Arguable take: the album’s restraint isn’t a limitation; it’s the method. It’s how the songs get close enough to hurt.
Conclusion
For Mary plays it soft, but it isn’t gentle. It keeps offering comfort with one hand and slipping bleak little truths into the lining with the other, and that tension is what makes it linger after the last track goes quiet.
Our verdict: People who like emotional songwriting that doesn’t beg for attention will actually love For Mary—especially if you’re the type who rewinds a single lyric and then suddenly needs to take a walk. If you need big genre moves, loud choruses, or punchy political specificity, this will feel like watching someone whisper important things from the next room.
FAQ
- Is For Mary a concept album about one person?
It’s framed around “Mary,” but it doesn’t play like a linear story. Mary feels like a stand-in for real people and recurring pain, not a tidy character arc. - What’s the most emotionally direct track on For Mary?

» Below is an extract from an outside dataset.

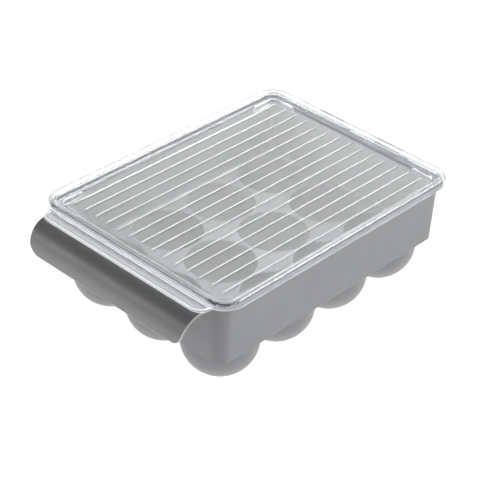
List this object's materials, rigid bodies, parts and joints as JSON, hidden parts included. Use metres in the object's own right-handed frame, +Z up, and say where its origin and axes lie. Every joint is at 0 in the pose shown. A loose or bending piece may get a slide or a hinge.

“A Woman’s Heart.” It stops being poetic and gets physical, especially with the line about not being able to walk the streets at night. - Does the album have any political material?
Yes—“Kingdom” aims straight at people in power. It’s angry and clear, though the language stays broad enough to feel less specific than it wants to be. - Which love song cuts the deepest?
“Talk About Love,” because it admits the difference between talking about love and actually making it last—and it doesn’t hide the doubt. - What’s the quietest moment that hits hardest?
The closer “Blossom Tides,” when a gentle message about holding loved ones suddenly contains the line “No one knows it’s time to die.”